Provided entries:
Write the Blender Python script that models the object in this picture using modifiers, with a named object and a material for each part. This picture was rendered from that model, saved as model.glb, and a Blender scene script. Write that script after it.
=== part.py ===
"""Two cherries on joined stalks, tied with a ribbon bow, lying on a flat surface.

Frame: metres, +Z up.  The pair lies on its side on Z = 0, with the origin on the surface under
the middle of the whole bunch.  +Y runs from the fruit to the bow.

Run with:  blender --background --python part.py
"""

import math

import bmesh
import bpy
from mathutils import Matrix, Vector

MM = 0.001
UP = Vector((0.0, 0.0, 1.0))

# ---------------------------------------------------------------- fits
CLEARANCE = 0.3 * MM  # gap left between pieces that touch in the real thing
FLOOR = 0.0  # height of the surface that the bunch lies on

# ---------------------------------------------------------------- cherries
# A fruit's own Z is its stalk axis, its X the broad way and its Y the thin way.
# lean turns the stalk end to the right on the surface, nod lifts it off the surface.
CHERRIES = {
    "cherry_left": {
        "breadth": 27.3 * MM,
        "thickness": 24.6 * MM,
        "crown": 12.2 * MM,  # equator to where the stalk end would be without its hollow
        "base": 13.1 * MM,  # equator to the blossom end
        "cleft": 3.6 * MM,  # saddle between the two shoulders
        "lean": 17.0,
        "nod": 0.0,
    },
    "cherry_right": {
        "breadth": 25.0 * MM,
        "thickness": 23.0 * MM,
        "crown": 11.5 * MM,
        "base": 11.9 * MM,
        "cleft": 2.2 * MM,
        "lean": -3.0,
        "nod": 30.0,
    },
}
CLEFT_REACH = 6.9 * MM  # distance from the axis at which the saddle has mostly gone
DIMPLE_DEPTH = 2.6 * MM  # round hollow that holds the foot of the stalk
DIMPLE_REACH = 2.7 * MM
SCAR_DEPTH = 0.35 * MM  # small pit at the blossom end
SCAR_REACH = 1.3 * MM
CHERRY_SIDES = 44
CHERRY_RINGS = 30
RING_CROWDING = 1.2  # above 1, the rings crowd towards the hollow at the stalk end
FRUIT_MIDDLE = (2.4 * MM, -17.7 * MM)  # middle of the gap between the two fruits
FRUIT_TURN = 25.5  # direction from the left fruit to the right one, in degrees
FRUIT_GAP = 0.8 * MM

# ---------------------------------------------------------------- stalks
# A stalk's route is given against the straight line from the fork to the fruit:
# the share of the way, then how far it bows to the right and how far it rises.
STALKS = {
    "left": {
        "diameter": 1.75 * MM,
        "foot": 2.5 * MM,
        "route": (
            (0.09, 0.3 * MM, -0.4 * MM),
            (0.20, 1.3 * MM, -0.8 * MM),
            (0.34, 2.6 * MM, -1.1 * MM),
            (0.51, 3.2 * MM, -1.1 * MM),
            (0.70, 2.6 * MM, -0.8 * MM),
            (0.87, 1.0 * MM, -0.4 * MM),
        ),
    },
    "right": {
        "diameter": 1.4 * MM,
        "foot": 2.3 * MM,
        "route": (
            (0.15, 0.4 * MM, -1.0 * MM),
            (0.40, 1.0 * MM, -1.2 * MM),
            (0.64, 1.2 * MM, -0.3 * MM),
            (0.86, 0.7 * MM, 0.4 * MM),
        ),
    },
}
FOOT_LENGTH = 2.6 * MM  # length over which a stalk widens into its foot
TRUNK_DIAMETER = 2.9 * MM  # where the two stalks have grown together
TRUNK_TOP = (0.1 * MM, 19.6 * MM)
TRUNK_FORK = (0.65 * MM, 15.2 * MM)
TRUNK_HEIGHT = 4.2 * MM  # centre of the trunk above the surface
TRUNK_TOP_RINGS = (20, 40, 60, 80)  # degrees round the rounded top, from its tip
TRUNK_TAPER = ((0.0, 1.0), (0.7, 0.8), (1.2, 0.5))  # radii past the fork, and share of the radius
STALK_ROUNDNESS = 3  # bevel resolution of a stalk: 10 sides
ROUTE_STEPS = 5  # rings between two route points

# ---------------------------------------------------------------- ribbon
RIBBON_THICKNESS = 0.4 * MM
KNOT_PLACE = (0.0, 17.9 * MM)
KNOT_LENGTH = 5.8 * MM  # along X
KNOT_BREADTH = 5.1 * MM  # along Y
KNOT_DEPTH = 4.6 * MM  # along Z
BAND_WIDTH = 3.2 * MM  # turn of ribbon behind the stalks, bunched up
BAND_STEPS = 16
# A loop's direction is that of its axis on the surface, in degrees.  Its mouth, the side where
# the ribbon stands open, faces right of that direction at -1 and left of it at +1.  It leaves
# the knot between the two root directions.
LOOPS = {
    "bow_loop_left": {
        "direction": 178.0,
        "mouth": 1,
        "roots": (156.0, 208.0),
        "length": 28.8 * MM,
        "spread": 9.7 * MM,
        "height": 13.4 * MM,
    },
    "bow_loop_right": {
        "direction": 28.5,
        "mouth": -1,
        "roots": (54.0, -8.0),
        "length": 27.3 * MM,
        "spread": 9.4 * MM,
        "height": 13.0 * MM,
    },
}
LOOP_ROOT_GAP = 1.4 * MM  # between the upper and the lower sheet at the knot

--

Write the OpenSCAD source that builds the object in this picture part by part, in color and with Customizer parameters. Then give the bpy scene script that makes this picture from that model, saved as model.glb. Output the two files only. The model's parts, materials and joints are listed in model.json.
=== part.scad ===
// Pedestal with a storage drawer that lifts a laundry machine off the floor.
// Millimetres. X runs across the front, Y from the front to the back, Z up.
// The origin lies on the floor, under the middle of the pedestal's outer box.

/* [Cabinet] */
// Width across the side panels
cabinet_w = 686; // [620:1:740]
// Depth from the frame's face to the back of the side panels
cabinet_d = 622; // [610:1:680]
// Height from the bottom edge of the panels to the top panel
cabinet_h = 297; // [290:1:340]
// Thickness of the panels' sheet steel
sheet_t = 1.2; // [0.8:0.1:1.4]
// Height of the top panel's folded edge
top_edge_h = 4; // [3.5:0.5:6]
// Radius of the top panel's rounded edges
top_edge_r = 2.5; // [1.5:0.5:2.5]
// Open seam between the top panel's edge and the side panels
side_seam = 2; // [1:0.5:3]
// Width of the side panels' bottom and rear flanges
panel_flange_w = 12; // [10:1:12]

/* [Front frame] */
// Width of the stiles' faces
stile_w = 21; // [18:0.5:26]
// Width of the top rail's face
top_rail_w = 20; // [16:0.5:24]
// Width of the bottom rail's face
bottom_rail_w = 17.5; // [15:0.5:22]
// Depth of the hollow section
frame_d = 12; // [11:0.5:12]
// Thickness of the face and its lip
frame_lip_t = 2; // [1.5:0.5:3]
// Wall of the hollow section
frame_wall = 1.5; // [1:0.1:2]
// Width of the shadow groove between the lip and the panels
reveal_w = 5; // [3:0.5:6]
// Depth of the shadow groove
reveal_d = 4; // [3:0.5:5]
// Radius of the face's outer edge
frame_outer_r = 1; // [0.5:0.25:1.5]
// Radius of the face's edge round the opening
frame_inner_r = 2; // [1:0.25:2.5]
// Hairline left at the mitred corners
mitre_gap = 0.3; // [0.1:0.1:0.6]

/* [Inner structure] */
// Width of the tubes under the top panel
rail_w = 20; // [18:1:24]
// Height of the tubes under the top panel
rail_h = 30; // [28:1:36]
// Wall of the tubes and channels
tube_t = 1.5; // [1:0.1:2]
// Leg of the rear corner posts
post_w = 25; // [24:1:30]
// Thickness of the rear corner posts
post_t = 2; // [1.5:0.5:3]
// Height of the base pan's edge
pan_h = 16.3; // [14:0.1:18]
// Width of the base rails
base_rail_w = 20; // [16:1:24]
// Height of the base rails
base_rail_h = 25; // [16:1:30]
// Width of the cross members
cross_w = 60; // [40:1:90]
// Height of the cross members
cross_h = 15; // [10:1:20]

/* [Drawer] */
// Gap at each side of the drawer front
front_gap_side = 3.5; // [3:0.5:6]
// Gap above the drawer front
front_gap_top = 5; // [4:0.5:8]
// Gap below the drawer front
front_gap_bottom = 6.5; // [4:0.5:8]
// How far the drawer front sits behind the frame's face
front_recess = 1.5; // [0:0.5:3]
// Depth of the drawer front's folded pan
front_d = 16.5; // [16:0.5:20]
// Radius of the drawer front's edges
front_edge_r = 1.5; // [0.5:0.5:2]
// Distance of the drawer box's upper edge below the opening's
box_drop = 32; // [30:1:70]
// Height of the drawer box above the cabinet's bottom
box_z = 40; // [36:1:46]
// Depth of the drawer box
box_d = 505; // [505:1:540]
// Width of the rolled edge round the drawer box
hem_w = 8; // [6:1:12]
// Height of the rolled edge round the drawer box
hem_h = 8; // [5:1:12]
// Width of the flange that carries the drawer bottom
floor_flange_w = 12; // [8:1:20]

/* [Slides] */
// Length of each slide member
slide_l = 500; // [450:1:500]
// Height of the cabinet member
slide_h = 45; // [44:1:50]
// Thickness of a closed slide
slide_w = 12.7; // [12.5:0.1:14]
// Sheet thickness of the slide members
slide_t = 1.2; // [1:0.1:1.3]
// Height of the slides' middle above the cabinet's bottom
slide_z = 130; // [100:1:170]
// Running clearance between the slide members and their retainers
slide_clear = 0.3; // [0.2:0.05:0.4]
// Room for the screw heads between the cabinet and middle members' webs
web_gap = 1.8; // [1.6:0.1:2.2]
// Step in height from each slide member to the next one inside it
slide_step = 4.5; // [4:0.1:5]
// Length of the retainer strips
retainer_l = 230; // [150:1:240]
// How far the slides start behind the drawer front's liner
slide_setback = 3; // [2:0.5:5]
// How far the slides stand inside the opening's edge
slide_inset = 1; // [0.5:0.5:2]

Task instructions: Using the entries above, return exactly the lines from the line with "Write the Blender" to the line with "FLOOR = 0.0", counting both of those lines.

Written reply:
Write the Blender Python script that models the object in this picture using modifiers, with a named object and a material for each part. This picture was rendered from that model, saved as model.glb, and a Blender scene script. Write that script after it.
=== part.py ===
"""Two cherries on joined stalks, tied with a ribbon bow, lying on a flat surface.

Frame: metres, +Z up.  The pair lies on its side on Z = 0, with the origin on the surface under
the middle of the whole bunch.  +Y runs from the fruit to the bow.

Run with:  blender --background --python part.py
"""

import math

import bmesh
import bpy
from mathutils import Matrix, Vector

MM = 0.001
UP = Vector((0.0, 0.0, 1.0))

# ---------------------------------------------------------------- fits
CLEARANCE = 0.3 * MM  # gap left between pieces that touch in the real thing
FLOOR = 0.0  # height of the surface that the bunch lies on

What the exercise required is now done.